» What you need to do:
Quote every line from the top of the listing down to and including the line that contains "lamp.rotation_euler = (Vector(target)".

==================================================

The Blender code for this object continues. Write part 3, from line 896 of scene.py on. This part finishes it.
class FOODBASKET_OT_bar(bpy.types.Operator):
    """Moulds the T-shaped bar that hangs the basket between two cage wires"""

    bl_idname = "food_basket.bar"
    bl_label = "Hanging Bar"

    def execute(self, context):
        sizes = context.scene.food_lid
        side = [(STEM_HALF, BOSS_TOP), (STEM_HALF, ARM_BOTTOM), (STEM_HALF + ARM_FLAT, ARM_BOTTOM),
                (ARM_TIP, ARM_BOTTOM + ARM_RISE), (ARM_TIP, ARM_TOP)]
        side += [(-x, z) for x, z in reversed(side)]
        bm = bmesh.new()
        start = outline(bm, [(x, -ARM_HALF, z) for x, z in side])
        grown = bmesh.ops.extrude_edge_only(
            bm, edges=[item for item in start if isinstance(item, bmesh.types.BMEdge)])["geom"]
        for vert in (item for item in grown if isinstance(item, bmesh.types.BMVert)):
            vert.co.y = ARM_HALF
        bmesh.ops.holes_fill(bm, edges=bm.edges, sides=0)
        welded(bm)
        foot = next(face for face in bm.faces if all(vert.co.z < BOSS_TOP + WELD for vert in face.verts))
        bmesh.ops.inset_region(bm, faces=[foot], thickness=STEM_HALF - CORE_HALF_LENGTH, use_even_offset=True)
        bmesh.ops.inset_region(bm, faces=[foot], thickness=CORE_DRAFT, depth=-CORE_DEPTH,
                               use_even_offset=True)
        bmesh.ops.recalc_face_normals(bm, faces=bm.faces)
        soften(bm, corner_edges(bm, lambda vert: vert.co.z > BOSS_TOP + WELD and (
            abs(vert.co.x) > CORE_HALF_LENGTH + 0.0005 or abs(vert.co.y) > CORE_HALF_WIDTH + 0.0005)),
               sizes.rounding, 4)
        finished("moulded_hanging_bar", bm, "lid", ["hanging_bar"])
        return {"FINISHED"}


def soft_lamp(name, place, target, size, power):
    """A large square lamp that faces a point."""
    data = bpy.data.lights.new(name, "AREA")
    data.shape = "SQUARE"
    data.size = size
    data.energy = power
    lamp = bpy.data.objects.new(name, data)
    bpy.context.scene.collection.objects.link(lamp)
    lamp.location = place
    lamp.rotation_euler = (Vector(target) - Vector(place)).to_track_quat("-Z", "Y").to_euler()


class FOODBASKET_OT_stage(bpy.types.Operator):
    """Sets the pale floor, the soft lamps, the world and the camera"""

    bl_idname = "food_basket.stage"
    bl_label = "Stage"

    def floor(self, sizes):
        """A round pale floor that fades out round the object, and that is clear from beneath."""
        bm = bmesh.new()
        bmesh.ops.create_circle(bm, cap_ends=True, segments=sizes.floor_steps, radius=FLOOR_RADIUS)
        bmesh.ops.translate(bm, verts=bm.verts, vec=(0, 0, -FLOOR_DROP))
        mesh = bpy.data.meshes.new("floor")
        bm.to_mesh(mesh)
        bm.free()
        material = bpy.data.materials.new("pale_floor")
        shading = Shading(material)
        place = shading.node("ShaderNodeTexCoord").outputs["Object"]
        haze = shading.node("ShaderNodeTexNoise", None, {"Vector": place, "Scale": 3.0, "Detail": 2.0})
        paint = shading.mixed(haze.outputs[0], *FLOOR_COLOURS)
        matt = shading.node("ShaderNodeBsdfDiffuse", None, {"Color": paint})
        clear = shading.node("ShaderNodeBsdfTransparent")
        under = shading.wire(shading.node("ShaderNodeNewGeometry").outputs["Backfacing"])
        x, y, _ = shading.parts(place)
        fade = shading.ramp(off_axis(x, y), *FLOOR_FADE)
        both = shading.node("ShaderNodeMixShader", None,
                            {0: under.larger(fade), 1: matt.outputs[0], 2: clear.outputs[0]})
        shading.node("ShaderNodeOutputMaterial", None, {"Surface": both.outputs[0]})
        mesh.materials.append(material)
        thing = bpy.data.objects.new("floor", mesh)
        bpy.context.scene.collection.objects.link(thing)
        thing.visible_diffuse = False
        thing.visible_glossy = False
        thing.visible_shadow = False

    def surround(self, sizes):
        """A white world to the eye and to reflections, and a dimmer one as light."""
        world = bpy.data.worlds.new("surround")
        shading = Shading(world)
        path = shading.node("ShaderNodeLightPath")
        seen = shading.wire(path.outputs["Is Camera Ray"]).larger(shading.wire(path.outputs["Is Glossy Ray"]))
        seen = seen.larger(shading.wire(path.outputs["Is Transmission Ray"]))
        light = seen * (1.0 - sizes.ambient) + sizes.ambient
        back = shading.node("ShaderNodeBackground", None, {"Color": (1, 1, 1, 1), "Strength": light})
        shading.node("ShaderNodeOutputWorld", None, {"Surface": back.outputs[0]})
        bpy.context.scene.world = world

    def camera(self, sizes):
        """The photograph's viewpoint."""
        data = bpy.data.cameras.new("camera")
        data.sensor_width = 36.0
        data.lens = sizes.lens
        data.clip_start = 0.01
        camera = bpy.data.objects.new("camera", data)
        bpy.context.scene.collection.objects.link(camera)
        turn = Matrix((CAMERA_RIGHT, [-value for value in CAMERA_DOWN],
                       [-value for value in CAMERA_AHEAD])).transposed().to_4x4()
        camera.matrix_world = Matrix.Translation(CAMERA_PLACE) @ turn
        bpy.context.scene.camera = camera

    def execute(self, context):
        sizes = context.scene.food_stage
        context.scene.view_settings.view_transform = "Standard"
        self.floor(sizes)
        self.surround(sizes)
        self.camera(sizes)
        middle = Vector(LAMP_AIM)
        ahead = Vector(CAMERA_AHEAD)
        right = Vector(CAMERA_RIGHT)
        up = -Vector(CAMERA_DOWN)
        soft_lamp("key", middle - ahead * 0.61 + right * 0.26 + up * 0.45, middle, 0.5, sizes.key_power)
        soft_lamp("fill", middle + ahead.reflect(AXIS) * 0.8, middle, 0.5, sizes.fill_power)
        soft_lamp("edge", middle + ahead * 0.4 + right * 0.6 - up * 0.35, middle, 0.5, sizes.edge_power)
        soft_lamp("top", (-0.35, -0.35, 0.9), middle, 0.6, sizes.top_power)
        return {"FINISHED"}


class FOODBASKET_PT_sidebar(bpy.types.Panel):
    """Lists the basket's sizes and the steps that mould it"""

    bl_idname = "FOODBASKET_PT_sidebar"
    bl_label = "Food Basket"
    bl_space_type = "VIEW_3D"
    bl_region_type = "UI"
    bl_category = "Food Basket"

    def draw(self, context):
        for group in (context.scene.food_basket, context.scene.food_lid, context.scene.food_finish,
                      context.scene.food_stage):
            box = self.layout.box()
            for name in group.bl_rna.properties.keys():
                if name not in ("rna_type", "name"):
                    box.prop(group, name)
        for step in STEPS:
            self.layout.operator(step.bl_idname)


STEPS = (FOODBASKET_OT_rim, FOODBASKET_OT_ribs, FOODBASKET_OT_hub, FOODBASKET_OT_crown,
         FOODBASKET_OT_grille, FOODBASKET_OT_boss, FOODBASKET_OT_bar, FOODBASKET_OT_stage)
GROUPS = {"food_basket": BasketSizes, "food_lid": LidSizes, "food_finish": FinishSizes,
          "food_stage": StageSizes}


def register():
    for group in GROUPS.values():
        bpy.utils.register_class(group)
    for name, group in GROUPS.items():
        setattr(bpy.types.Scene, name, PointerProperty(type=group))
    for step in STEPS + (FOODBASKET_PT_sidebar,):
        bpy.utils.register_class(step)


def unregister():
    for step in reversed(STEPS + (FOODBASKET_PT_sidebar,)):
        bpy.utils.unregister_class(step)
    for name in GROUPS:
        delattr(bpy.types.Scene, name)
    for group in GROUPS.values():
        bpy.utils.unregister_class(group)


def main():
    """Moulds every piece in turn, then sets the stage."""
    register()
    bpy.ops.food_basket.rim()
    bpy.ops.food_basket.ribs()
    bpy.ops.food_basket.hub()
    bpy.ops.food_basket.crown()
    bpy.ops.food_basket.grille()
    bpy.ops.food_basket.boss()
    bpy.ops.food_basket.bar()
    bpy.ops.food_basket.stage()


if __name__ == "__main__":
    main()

==================================================

» Answer to this exercise:
The Blender code for this object continues. Write part 3, from line 896 of scene.py on. This part finishes it.
class FOODBASKET_OT_bar(bpy.types.Operator):
    """Moulds the T-shaped bar that hangs the basket between two cage wires"""

    bl_idname = "food_basket.bar"
    bl_label = "Hanging Bar"

    def execute(self, context):
        sizes = context.scene.food_lid
        side = [(STEM_HALF, BOSS_TOP), (STEM_HALF, ARM_BOTTOM), (STEM_HALF + ARM_FLAT, ARM_BOTTOM),
                (ARM_TIP, ARM_BOTTOM + ARM_RISE), (ARM_TIP, ARM_TOP)]
        side += [(-x, z) for x, z in reversed(side)]
        bm = bmesh.new()
        start = outline(bm, [(x, -ARM_HALF, z) for x, z in side])
        grown = bmesh.ops.extrude_edge_only(
            bm, edges=[item for item in start if isinstance(item, bmesh.types.BMEdge)])["geom"]
        for vert in (item for item in grown if isinstance(item, bmesh.types.BMVert)):
            vert.co.y = ARM_HALF
        bmesh.ops.holes_fill(bm, edges=bm.edges, sides=0)
        welded(bm)
        foot = next(face for face in bm.faces if all(vert.co.z < BOSS_TOP + WELD for vert in face.verts))
        bmesh.ops.inset_region(bm, faces=[foot], thickness=STEM_HALF - CORE_HALF_LENGTH, use_even_offset=True)
        bmesh.ops.inset_region(bm, faces=[foot], thickness=CORE_DRAFT, depth=-CORE_DEPTH,
                               use_even_offset=True)
        bmesh.ops.recalc_face_normals(bm, faces=bm.faces)
        soften(bm, corner_edges(bm, lambda vert: vert.co.z > BOSS_TOP + WELD and (
            abs(vert.co.x) > CORE_HALF_LENGTH + 0.0005 or abs(vert.co.y) > CORE_HALF_WIDTH + 0.0005)),
               sizes.rounding, 4)
        finished("moulded_hanging_bar", bm, "lid", ["hanging_bar"])
        return {"FINISHED"}


def soft_lamp(name, place, target, size, power):
    """A large square lamp that faces a point."""
    data = bpy.data.lights.new(name, "AREA")
    data.shape = "SQUARE"
    data.size = size
    data.energy = power
    lamp = bpy.data.objects.new(name, data)
    bpy.context.scene.collection.objects.link(lamp)
    lamp.location = place
    lamp.rotation_euler = (Vector(target) - Vector(place)).to_track_quat("-Z", "Y").to_euler()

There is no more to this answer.